Data —
--*--
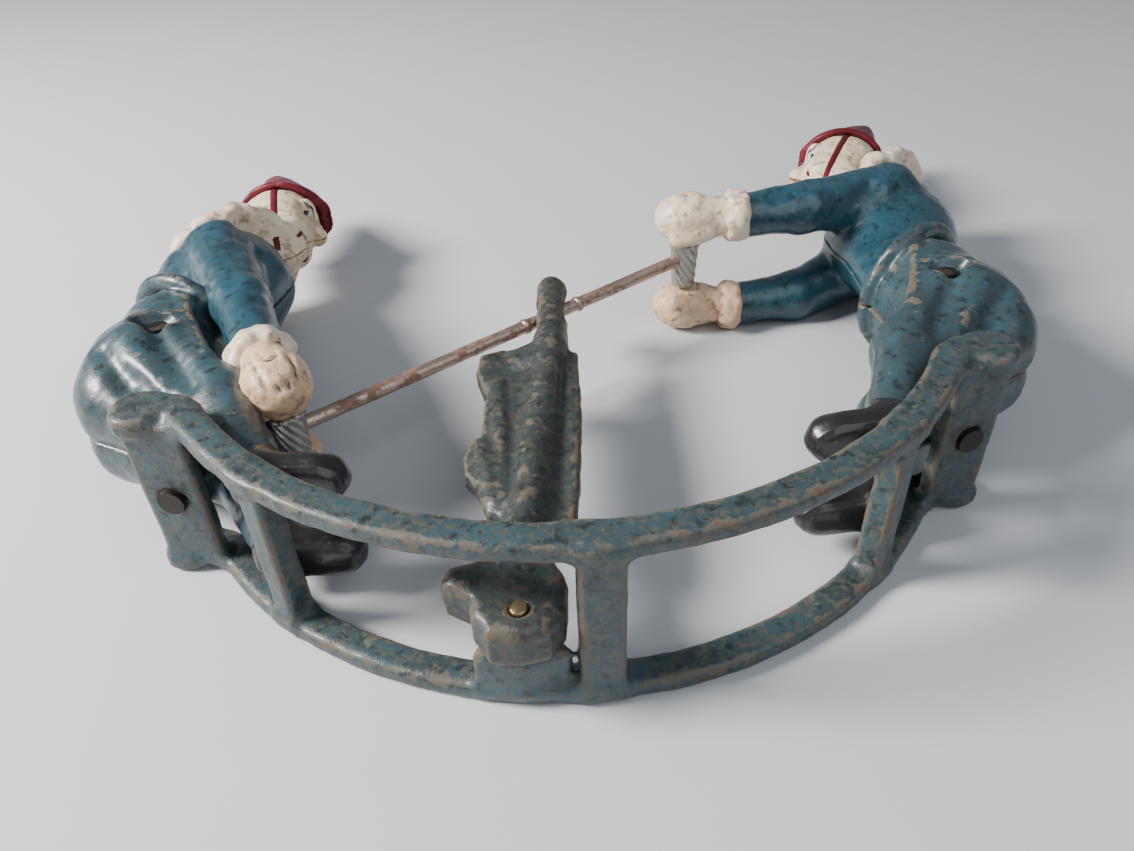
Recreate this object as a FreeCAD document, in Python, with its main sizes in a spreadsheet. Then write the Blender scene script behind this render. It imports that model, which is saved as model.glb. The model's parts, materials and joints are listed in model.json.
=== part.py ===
import FreeCAD, Part
import math
import os
from FreeCAD import Placement, Rotation, Vector

# Two jointed clowns on a cast-iron crescent cradle, lying on its side.
# Plan frame: x along the crescent from the left clown to the right one, y from
# the crescent's convex edge towards the heads, z up through the toy's width.
# Every casting of a figure is a half, near (above the mid plane) or far (below it).

doc = FreeCAD.newDocument("ClownCradle")
sheet = doc.addObject("Spreadsheet::Sheet", "Sizes")

SIZES = {
    "row_shift_x": -5.0,
    "row_shift_y": 21.0,
    "cradle_width": 39.0,
    "mid_plane": 19.5,
    "rail_thick": 4.0,
    "rail_depth": 6.6,
    "rail_radius": 84.0,
    "rail_centre_y": -40.0,
    "rail_half_angle": 58.0,
    "curl_radius": 7.0,
    "curl_end_angle": 62.0,
    "knob_radius": 5.4,
    "bar_span": 31.0,
    "mid_bar_width": 8.0,
    "mid_bar_depth": 6.0,
    "mid_bar_x": 0.6,
    "mid_bar_inset": 0.4,
    "side_bar_width": 6.0,
    "side_bar_depth": 5.0,
    "side_bar_angle": 41.6,
    "seat_wall_thick": 3.2,
    "seat_wall_turn": 1.0,
    "seat_wall_end_out": 3.4,
    "seat_wall_end_down": 1.8,
    "seat_hole_radius": 2.1,
    "boss_high": 9.0,
    "lever_pin_x": -12.8,
    "lever_pin_y": -124.0,
    "lever_pin_radius": 1.25,
    "lever_pin_length": 23.4,
    "lever_bore_radius": 1.3,
    "lobe_thick": 9.4,
    "lobe_low": 13.6,
    "plate_thick": 5.0,
    "plate_low": 17.0,
    "rib_thick": 10.4,
    "rib_low": 15.0,
    "slot_low": 14.5,
    "slot_deep": 8.4,
    "rod_level": 21.0,
    "rod_radius": 1.6,
    "grip_radius": 3.4,
    "grip_length": 12.0,
    "grip_bore_radius": 1.3,
    "open_bore_radius": 1.8,
    "grip_pin_radius": 1.25,
    "grip_pin_length": 33.0,
    "stake_radius": 2.3,
    "stake_length": 1.8,
    "hip_pin_radius": 2.0,
    "hip_bore_radius": 2.06,
    "hip_recess_radius": 4.6,
    "hip_recess_deep": 1.5,
    "front_thick": 8.6,
    "hip_thick": 16.6,
    "leg_low": 3.0,
    "leg_thick": 10.6,
    "shoe_low": 3.8,
    "shoe_thick": 11.2,
    "plug_thick": 6.6,
    "pocket_deep": 7.0,
    "torso_thick": 14.5,
    "arm_radius": 5.0,
    "arm_level": 14.1,
    "joint_swell": 0.35,
    "fist_radius": 6.7,
    "fist_level": 12.7,
    "fist_floor": 6.3,
    "fist_room": 3.0,
    "head_radius": 12.0,
    "ruff_radius": 18.0,
    "ruff_tall": 8.0,
    "neck_radius": 8.5,
    "hat_base": 11.0,
    "hat_top": 1.8,
    "seat_rivet_radius": 2.0,
    "seat_rivet_length": 11.5,
    "seat_rivet_head": 2.7,
    "seat_rivet_head_high": 1.2,
    "half_space": 200.0,
}
for row, (alias, number) in enumerate(SIZES.items(), start=1):
    sheet.set("A%d" % row, alias)
    sheet.set("B%d" % row, str(number))
    sheet.setAlias("B%d" % row, alias)
doc.recompute()

SUB_PARTS = []
SAME_SPOT = 1e-9
LEAST_CUT = 1e-3


def size(alias):
    """The number that the sheet holds under this alias."""
    return float(getattr(sheet, alias))


MID = size("mid_plane")
NEAR, FAR = 1, -1


def bind(thing, prop, formula):
    """Bind a property of a thing to a formula of the sheet's aliases."""
    thing.setExpression(prop, formula)


def keep(thing, label):
    """Name a finished sub-part and move it from the plan frame into the row frame."""
    thing.Label = label
    spot = thing.Placement.Base
    bind(thing, "Placement.Base.x", "Sizes.row_shift_x + %.6f" % spot.x)
    bind(thing, "Placement.Base.y", "Sizes.row_shift_y + %.6f" % spot.y)
    SUB_PARTS.append(thing)


def polar(radius, degrees, centre=(0.0, 0.0)):
    angle = math.radians(degrees)
    return (centre[0] + radius * math.cos(angle), centre[1] + radius * math.sin(angle))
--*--
Exercise goal — Return exactly, please, the lines of the material from the first one down to and including the line where "from FreeCAD import" appears.

Solution for this task —
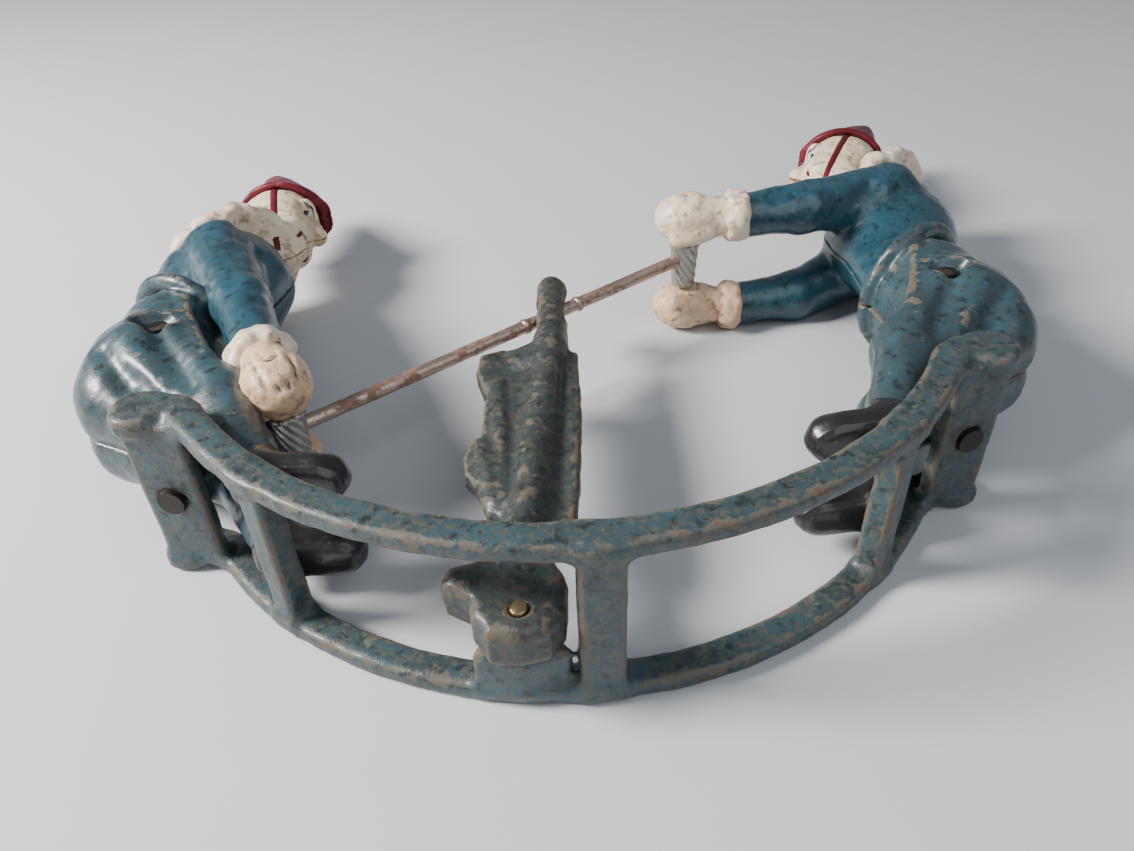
Recreate this object as a FreeCAD document, in Python, with its main sizes in a spreadsheet. Then write the Blender scene script behind this render. It imports that model, which is saved as model.glb. The model's parts, materials and joints are listed in model.json.
=== part.py ===
import FreeCAD, Part
import math
import os
from FreeCAD import Placement, Rotation, Vector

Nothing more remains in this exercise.